There was a long period of complacency. Also, to a builder, to a contractor, time is money. They're always in a rush to get a job finished.
Q. Because there's such a variation in a storm's strength, does that contribute to the attitude that there's nothing to worry about?
A. People who lived in Miami when Andrew came through the Homestead area probably felt they had been through a bad storm. They may have had winds of even as high as 100 mph. As the wind increases, the force of the wind goes up geometrically, as a square of the increase. So you can see, if you double the wind velocity, you're going to get four times as much force blowing on the house.
We're eventually going to have a worse situation than Andrew. There's no getting away from it. We're going to have a storm that strikes Lauderdale, for instance, just south of the downtown area, with the bulk of the wind maximizing right in the downtown area. Or the same thing with Miami. It's going to happen sooner or later. Maybe not for 50 more years, but we will get a storm like that.
Q. How do you feel about evacuating people out of their homes as a storm approaches?
A. If you're in an area of tidal surge, or possible tidal surge -- like in Miami, most of the area east of U.S. 1 is in an area of tidal surge -- you should evacuate. The problem is that in a Category 1 or Category 2 storm, there's no need to evacuate even the beach area, in Miami-Dade County or Broward County. In a Category 1 or 2 storm, you probably won't have any kind of real flooding there, so if you do evacuate, you're going to have a job getting people out. In fact, you're not going to get 'em out with [these storms]. They're not going to leave.
Q. Your scale was designed to deal with wind and storm surge. Do you feel that the amount of rain being unleashed by a storm should be considered as a damage factor?
A. Certainly you want to know about the amount of rain that a storm is going to have, but it's difficult to really categorize it as far as different velocities go and as far as tidal surge goes. Tidal surge basically is the wind blowing up the water, although the astronomic tide and the lowering of pressure have something to do with it also. The weather service does attempt, and I think they do the best they can, to advise that rainfall is coming with any type of storm, whether it's a hurricane or any type of storm. Flooding is possible. Of course, the local area is what decides if you're going to have flooding or not. [After a hurricane in 1948], everything west of Red Road looked like Biscayne Bay. It was completely under water. Now, of course, we're building on types of marginal land. The Tamiami Canal, where I used to take my kid fishing, it's got housing developments all the way out there. And those people are asking for flood relief. They're in a bad position in a certain type of storm.

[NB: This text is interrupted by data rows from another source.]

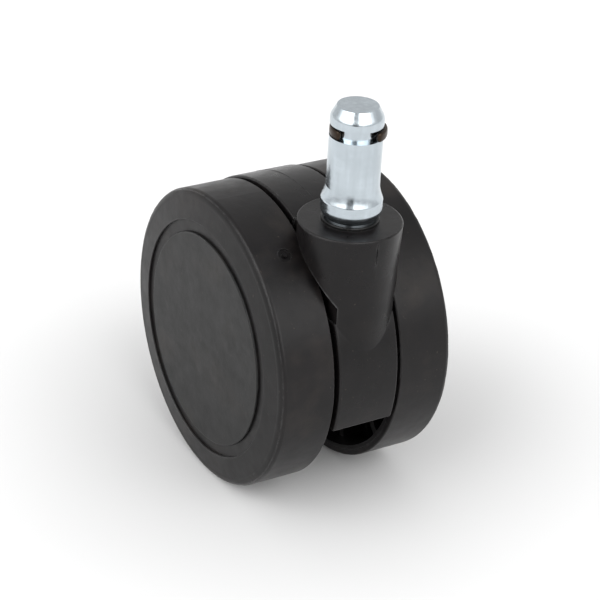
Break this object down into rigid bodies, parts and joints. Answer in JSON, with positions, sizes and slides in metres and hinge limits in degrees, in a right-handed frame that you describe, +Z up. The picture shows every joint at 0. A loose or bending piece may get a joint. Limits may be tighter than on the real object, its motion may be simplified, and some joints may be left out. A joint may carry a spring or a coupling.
{
  "type": "chair caster wheel",
  "caption": "Swivel chair caster: side-by-side wheels on one axle under a rounded hood, with a short plated grip-ring stem that plugs into a chair base.",
  "frame": {"origin": "on the stem axis, at the lower end of the stem's straight shank, where the chair's socket starts", "axes": "+Z up along the stem out of its free end, +X away from the trailing axle, +Y along the axle towards the left wheel"},
  "size_m": [0.0656, 0.0424, 0.0916],
  "materials": {
    "bright_zinc": "bright zinc plating, lightly satin",
    "spring_steel": "oil-blackened spring steel",
    "hood_nylon": "black moulded nylon, fine satin texture",
    "bush_acetal": "black acetal, smooth",
    "plain_steel": "ground steel, lightly greased",
    "tread_polyurethane": "black polyurethane, matt",
    "wheel_nylon": "black moulded nylon, satin",
    "cap_nylon": "black moulded nylon, fine satin texture"
  },
  "bodies": {
    "stem": {"stem": "bright_zinc", "grip_ring": "spring_steel", "stem_clip": "spring_steel"},
    "swivel_hood": {"hood": "hood_nylon", "stem_bush": "bush_acetal", "thrust_disc": "plain_steel", "axle": "plain_steel", "side_washer_left": "bush_acetal", "end_washer_left": "plain_steel", "axle_clip_left": "spring_steel", "side_washer_right": "bush_acetal", "end_washer_right": "plain_steel", "axle_clip_right": "spring_steel"},
    "wheel_left": {"tread_left": "tread_polyurethane", "wheel_core_left": "wheel_nylon", "hub_bush_left": "bush_acetal", "hub_cap_left": "cap_nylon"},
    "wheel_right": {"tread_right": "tread_polyurethane", "wheel_core_right": "wheel_nylon", "hub_bush_right": "bush_acetal", "hub_cap_right": "cap_nylon"}
  },
  "joints": [
    {"name": "swivel", "type": "hinge", "parent": "stem", "child": "swivel_hood", "pos_m": [0, 0, 0], "axis": [0, 0, 1], "continuous": true},
    {"name": "wheel_left_spin", "type": "hinge", "parent": "swivel_hood", "child": "wheel_left", "pos_m": [-0.0213, 0, -0.0438], "axis": [0, 1, 0], "continuous": true},
    {"name": "wheel_right_spin", "type": "hinge", "parent": "swivel_hood", "child": "wheel_right", "pos_m": [-0.0213, 0, -0.0438], "axis": [0, 1, 0], "continuous": true}
  ]
}
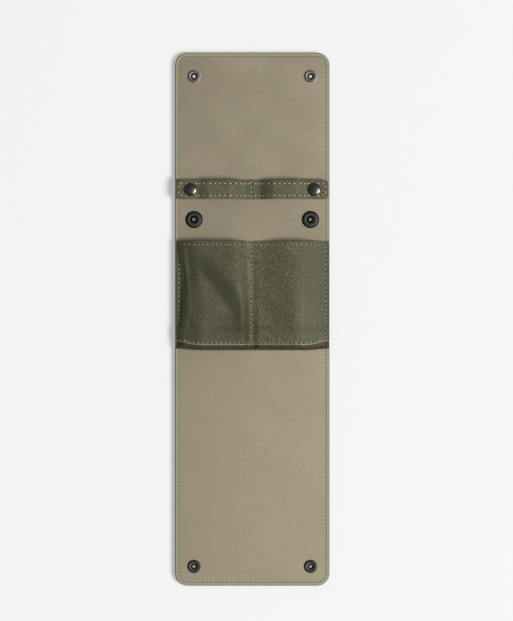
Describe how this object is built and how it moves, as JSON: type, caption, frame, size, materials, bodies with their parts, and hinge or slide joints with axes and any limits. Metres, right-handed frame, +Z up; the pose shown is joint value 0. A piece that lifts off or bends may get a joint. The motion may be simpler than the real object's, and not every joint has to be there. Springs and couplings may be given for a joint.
{
  "type": "watch roll",
  "caption": "Long leather roll lined with suede, with a divided pocket, a snap-down strap, and flaps at both ends that fold over and snap shut.",
  "frame": {"origin": "centre of the open panel's outline, on the surface that the roll lies on", "axes": "+X across the panel, +Y along it towards the short flap, +Z up out of the lining"},
  "size_m": [0.11, 0.38, 0.0179],
  "materials": {
    "outer_leather": "pebbled olive leather with painted edges",
    "olive_leather": "pebbled olive leather",
    "olive_backing": "smooth olive leather",
    "suede": "beige suede, short nap",
    "board": "grey fibreboard",
    "gunmetal": "gunmetal-plated brass",
    "socket_metal": "gunmetal-plated brass, polished bead",
    "post_metal": "nickel-plated steel",
    "spring_metal": "bronze spring wire, bare"
  },
  "bodies": {
    "base": {"outer_base": "outer_leather", "board_base": "board", "lining_base": "suede", "pocket_front": "olive_leather", "pocket_gusset": "olive_backing", "strap_middle_face": "olive_leather", "strap_middle_back": "olive_backing", "stud_mid_left": "gunmetal", "stud_mid_right": "gunmetal", "post_mid_left": "post_metal", "post_mid_right": "post_metal", "stud_strap_left": "gunmetal", "stud_strap_right": "gunmetal", "post_strap_left": "post_metal", "post_strap_right": "post_metal"},
    "top_spine": {"outer_top_spine": "outer_leather", "lining_top_spine": "suede"},
    "top_flap": {"outer_top_flap": "outer_leather", "board_top_flap": "board", "lining_top_flap": "suede", "cap_top_left": "gunmetal", "socket_top_left": "socket_metal", "spring_top_left": "spring_metal", "cap_top_right": "gunmetal", "socket_top_right": "socket_metal", "spring_top_right": "spring_metal"},
    "top_edge": {"outer_top_edge": "outer_leather", "lining_top_edge": "suede"},
    "bottom_spine": {"outer_bottom_spine": "outer_leather", "lining_bottom_spine": "suede"},
    "bottom_flap": {"outer_bottom_flap": "outer_leather", "board_bottom_flap": "board", "lining_bottom_flap": "suede"},
    "bottom_dip": {"outer_bottom_dip": "outer_leather", "lining_bottom_dip": "suede"},
    "bottom_edge": {"outer_bottom_edge": "outer_leather", "lining_bottom_edge": "suede", "stud_bottom_left": "gunmetal", "post_bottom_left": "post_metal", "socket_bottom_left": "socket_metal", "spring_bottom_left": "spring_metal", "stud_bottom_right": "gunmetal", "post_bottom_right": "post_metal", "socket_bottom_right": "socket_metal", "spring_bottom_right": "spring_metal"},
    "strap_left": {"strap_left_face": "olive_leather", "strap_left_back": "olive_backing", "cap_strap_left": "gunmetal", "socket_strap_left": "socket_metal", "spring_strap_left": "spring_metal"},
    "strap_right": {"strap_right_face": "olive_leather", "strap_right_back": "olive_backing", "cap_strap_right": "gunmetal", "socket_strap_right": "socket_metal", "spring_strap_right": "spring_metal"}
  },
  "joints": [
    {"name": "top_fold_1", "type": "hinge", "parent": "base", "child": "top_spine", "pos_m": [0, 0.1176, 0.0054], "axis": [1, 0, 0], "range_deg": [0, 90]},
    {"name": "top_fold_2", "type": "hinge", "parent": "top_spine", "child": "top_flap", "pos_m": [0, 0.1264, 0.0054], "axis": [1, 0, 0], "range_deg": [0, 90]},
    {"name": "top_edge_bend", "type": "hinge", "parent": "top_flap", "child": "top_edge", "pos_m": [0, 0.1795, 0.0022], "axis": [1, 0, 0], "range_deg": [-60, 0]},
    {"name": "bottom_fold_1", "type": "hinge", "parent": "base", "child": "bottom_spine", "pos_m": [0, -0.0439, 0.0054], "axis": [-1, 0, 0], "range_deg": [0, 90]},
    {"name": "bottom_fold_2", "type": "hinge", "parent": "bottom_spine", "child": "bottom_flap", "pos_m": [0, -0.0589, 0.0054], "axis": [-1, 0, 0], "range_deg": [0, 90]},
    {"name": "bottom_dip_bend", "type": "hinge", "parent": "bottom_flap", "child": "bottom_dip", "pos_m": [0, -0.15377, 0.0054], "axis": [-1, 0, 0], "range_deg": [0, 50]},
    {"name": "bottom_edge_bend", "type": "hinge", "parent": "bottom_dip", "child": "bottom_edge", "pos_m": [0, -0.1697, 0.0022], "axis": [-1, 0, 0], "range_deg": [-50, 0]},
    {"name": "strap_left_lift", "type": "hinge", "parent": "base", "child": "strap_left", "pos_m": [-0.004, 0.0922, 0.0078], "axis": [0, -1, 0], "range_deg": [-80, 0]},
    {"name": "strap_right_lift", "type": "hinge", "parent": "base", "child": "strap_right", "pos_m": [0.004, 0.0922, 0.0078], "axis": [0, 1, 0], "range_deg": [-80, 0]}
  ],
  "couplings": [
    {"joint": "top_edge_bend", "follows": "top_fold_2", "ratio": -0.5},
    {"joint": "bottom_dip_bend", "follows": "bottom_fold_2", "ratio": 0.5},
    {"joint": "bottom_edge_bend", "follows": "bottom_fold_2", "ratio": -0.5}
  ]
}
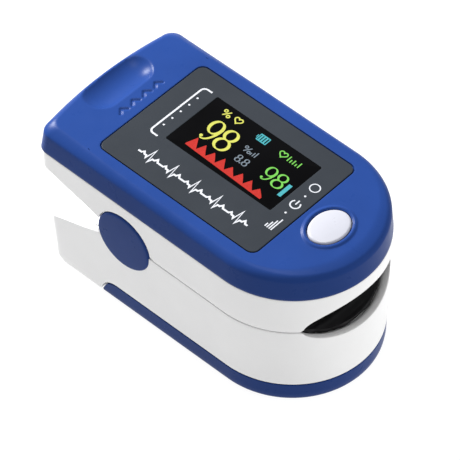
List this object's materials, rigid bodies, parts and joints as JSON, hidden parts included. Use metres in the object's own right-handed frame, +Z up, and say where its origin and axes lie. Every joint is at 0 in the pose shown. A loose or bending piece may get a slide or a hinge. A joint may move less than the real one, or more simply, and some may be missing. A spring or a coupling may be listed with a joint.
{
  "type": "fingertip pulse oximeter",
  "caption": "Fingertip clamp with a sprung rear hinge, screen and power button on top, black finger pads inside, and a battery door below.",
  "frame": {"origin": "middle of the closed device's footprint, on the surface it rests on", "axes": "+X to the right seen from the finger opening, +Y from the finger opening to the press end, +Z up through the screen"},
  "size_m": [0.0328, 0.0587, 0.0309],
  "materials": {
    "cover_blue": "satin moulded ABS",
    "label_grey": "printed acrylic label, glossy",
    "screen_black": "screen glass over a black panel",
    "circuit_board": "solder mask",
    "chip_black": "moulded epoxy",
    "capacitor_tan": "ceramic",
    "socket_ivory": "moulded nylon",
    "button_white": "glossy",
    "shell_white": "satin moulded ABS",
    "deck_white": "satin moulded ABS",
    "silicone_black": "matt moulded silicone",
    "led_resin": "clear resin",
    "clear_window": "clear, smooth",
    "screw_steel": "zinc plated",
    "spring_steel": "bright drawn",
    "contact_metal": "nickel plated",
    "cell_sleeve": "printed sleeve on a steel can",
    "flat_cable": "polyimide film",
    "lead_insulation": "PVC"
  },
  "bodies": {
    "lower": {"lower_shell": "shell_white", "lower_deck": "deck_white", "lower_pad": "silicone_black", "detector_board": "circuit_board", "photodiode": "chip_black", "detector_window": "clear_window", "deck_screws": "screw_steel", "battery_left": "cell_sleeve", "battery_right": "cell_sleeve", "battery_bridge": "contact_metal", "battery_spring": "contact_metal", "battery_plate": "contact_metal", "hinge_pin_left": "spring_steel", "hinge_pin_right": "spring_steel", "torsion_spring_left": "spring_steel", "torsion_spring_right": "spring_steel", "hinge_cap_left": "cover_blue", "hinge_cap_right": "cover_blue", "sensor_cable": "flat_cable", "battery_leads": "lead_insulation"},
    "upper": {"top_cover": "cover_blue", "display_lens": "label_grey", "display_module": "screen_black", "main_board": "circuit_board", "controller_chip": "chip_black", "amplifier_chip": "chip_black", "crystal_can": "spring_steel", "board_capacitors": "capacitor_tan", "cable_socket": "socket_ivory", "board_screws": "screw_steel", "switch_body": "chip_black", "upper_frame": "shell_white", "upper_pad": "silicone_black", "emitter_board": "circuit_board", "emitter_led": "led_resin", "emitter_window": "clear_window", "cover_screws": "screw_steel"},
    "button": {"power_button": "button_white", "switch_plunger": "chip_black"},
    "door": {"battery_door": "cover_blue"}
  },
  "joints": [
    {"name": "clamp_hinge", "type": "hinge", "parent": "lower", "child": "upper", "pos_m": [0, 0.0086, 0.0173], "axis": [-1, 0, 0], "range_deg": [0, 30], "stiffness_Nm_per_rad": 0.12, "springref_deg": -40.11, "deforming": ["torsion_spring_left", "torsion_spring_right", "sensor_cable", "battery_leads"]},
    {"name": "button_press", "type": "slide", "parent": "upper", "child": "button", "axis": [0, 0.0175, -0.9998], "range_m": [0, 0.0004], "stiffness_N_per_m": 1500, "springref_m": -0.0003},
    {"name": "door_slide", "type": "slide", "parent": "lower", "child": "door", "axis": [0, -1, 0], "range_m": [0, 0.046]}
  ]
}
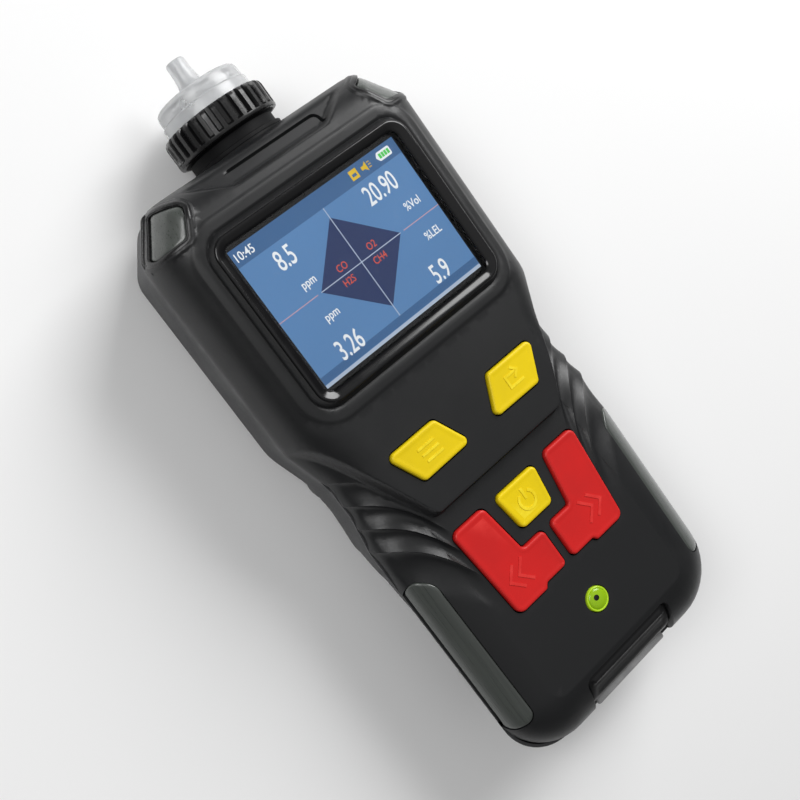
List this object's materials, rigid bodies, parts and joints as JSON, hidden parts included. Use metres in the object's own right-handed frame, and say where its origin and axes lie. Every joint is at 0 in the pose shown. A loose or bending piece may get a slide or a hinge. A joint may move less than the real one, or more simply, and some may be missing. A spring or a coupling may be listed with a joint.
{
  "type": "portable gas detector",
  "caption": "Hand-held gas detector with a colour screen, coloured rubber keys, status lamp, smoked alarm windows and a screw-on clear inlet filter.",
  "frame": {"origin": "middle of the bounding box, on the surface that the back rests on", "axes": "+X is the detector's right-hand side, +Y runs from the handle end to the gas inlet, +Z comes out of the screen; the detector lies on its back"},
  "size_m": [0.077, 0.1888, 0.0388],
  "materials": {
    "case_black": "soft-touch satin black moulding, fine spark-eroded grain",
    "case_rear": "matt black moulding",
    "seal_rubber": "matt",
    "screw_steel": "plain",
    "brass": "turned",
    "screen_glass": "clear, polished",
    "lcd_picture": "lit picture, faint pixel grid",
    "lcd_metal": "pressed sheet",
    "white_plastic": "matt",
    "lime_lens": "translucent, polished",
    "clear_plastic": "clear moulding",
    "board_green": "solder resist",
    "black_plastic": "matt",
    "sensor_white": "satin",
    "motor_steel": "drawn",
    "hose_silicone": "translucent matt",
    "battery_wrap": "shrink wrap",
    "port_rubber": "matt",
    "neck_black": "matt",
    "filter_white": "felt-like membrane",
    "ring_black": "satin, knurled",
    "smoked_window": "smoked translucent, lengthwise streaks",
    "key_yellow": "satin silicone",
    "key_red": "satin silicone"
  },
  "bodies": {
    "case": {"front_cover": "case_black", "rear_cover": "case_rear", "case_gasket": "seal_rubber", "case_screws": "screw_steel", "thread_inserts": "brass", "screen_glass": "screen_glass", "lcd_panel": "lcd_picture", "lcd_frame": "lcd_metal", "lcd_backlight": "white_plastic", "status_lens": "lime_lens", "status_led": "clear_plastic", "alarm_leds": "clear_plastic", "led_strips": "board_green", "keypad_membrane": "seal_rubber", "key_switches": "black_plastic", "main_board": "board_green", "sensor_board": "board_green", "gas_manifold": "black_plastic", "sensor_seals": "seal_rubber", "gas_sensor_1": "sensor_white", "gas_sensor_2": "sensor_white", "gas_sensor_3": "sensor_white", "gas_sensor_4": "sensor_white", "pump_head": "black_plastic", "pump_motor": "motor_steel", "suction_hose": "hose_silicone", "inlet_elbow": "black_plastic", "delivery_hose": "hose_silicone", "battery_pack": "battery_wrap", "battery_pads": "seal_rubber", "sounder": "black_plastic", "vibration_motor": "motor_steel", "motor_clip": "seal_rubber", "charge_socket": "motor_steel", "inlet_neck": "neck_black", "neck_seal": "seal_rubber", "filter_support": "black_plastic", "side_window_right": "smoked_window", "side_window_left": "smoked_window", "corner_window_right": "smoked_window", "corner_window_left": "smoked_window"},
    "cap": {"filter_cap": "clear_plastic", "filter_disc": "filter_white"},
    "ring": {"ring_nut": "ring_black"},
    "port_flap": {"port_cover": "port_rubber"},
    "pump_cam": {"pump_eccentric": "brass"},
    "buzz_weight": {"vibration_weight": "motor_steel"},
    "left_soft_key": {"key_left_soft": "key_yellow"},
    "right_soft_key": {"key_right_soft": "key_yellow"},
    "power_key": {"key_power": "key_yellow"},
    "left_arrow_key": {"key_left_arrow": "key_red"},
    "right_arrow_key": {"key_right_arrow": "key_red"}
  },
  "joints": [
    {"name": "cap_lift", "type": "slide", "parent": "case", "child": "cap", "axis": [0, 1, 0], "range_m": [0, 0.00225]},
    {"name": "ring_turn", "type": "hinge", "parent": "cap", "child": "ring", "pos_m": [0, 0.0762, 0.015], "axis": [0, 1, 0], "range_deg": [0, 541]},
    {"name": "port_flap_open", "type": "hinge", "parent": "case", "child": "port_flap", "pos_m": [0, -0.0828, 0.0329], "axis": [-1, 0, 0], "range_deg": [0, 100]},
    {"name": "pump_cam_spin", "type": "hinge", "parent": "case", "child": "pump_cam", "pos_m": [-0.012, 0.001, 0.0092], "axis": [1, 0, 0], "continuous": true},
    {"name": "buzz_weight_spin", "type": "hinge", "parent": "case", "child": "buzz_weight", "pos_m": [0.0207, -0.0084, 0.0075], "axis": [1, 0, 0], "continuous": true},
    {"name": "left_soft_key_press", "type": "slide", "parent": "case", "child": "left_soft_key", "axis": [0, 0, -1], "range_m": [0, 0.0008], "stiffness_N_per_m": 600, "springref_m": -0.0003},
    {"name": "right_soft_key_press", "type": "slide", "parent": "case", "child": "right_soft_key", "axis": [0, 0, -1], "range_m": [0, 0.0008], "stiffness_N_per_m": 600, "springref_m": -0.0003},
    {"name": "power_key_press", "type": "slide", "parent": "case", "child": "power_key", "axis": [0, 0, -1], "range_m": [0, 0.0008], "stiffness_N_per_m": 600, "springref_m": -0.0003},
    {"name": "left_arrow_key_press", "type": "slide", "parent": "case", "child": "left_arrow_key", "axis": [0, 0, -1], "range_m": [0, 0.0008], "stiffness_N_per_m": 600, "springref_m": -0.0003},
    {"name": "right_arrow_key_press", "type": "slide", "parent": "case", "child": "right_arrow_key", "axis": [0, 0, -1], "range_m": [0, 0.0008], "stiffness_N_per_m": 600, "springref_m": -0.0003}
  ],
  "couplings": [
    {"joint": "ring_turn", "follows": "cap_lift", "rad_per_m": 4188.8}
  ]
}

Q. Do you think the technology to see the storm approaching affects our tendency to be complacent?
A. In some ways, it's dangerous because the technology isn't always correct. They use eight or nine different computer models, and they all give relatively different answers and some of the answers are really at variance with each other. It's a little dangerous. I wouldn't really want to depend on any kind of action to take based on those computer models. I mean, I'm not gonna sit there and say that because a computer model shows it's gonna turn north, it's absolutely not gonna hit Miami. You can't depend on that. Even Allison came up and turned east.
They have got it down to a little better in some cases, but I wouldn't absolutely put my life on a probability forecast like that. Too many variables, too many chaotic conditions that maybe don't even go into the computer model. I think in some of the forecasts, they can tell better than some of the others, like Mitch.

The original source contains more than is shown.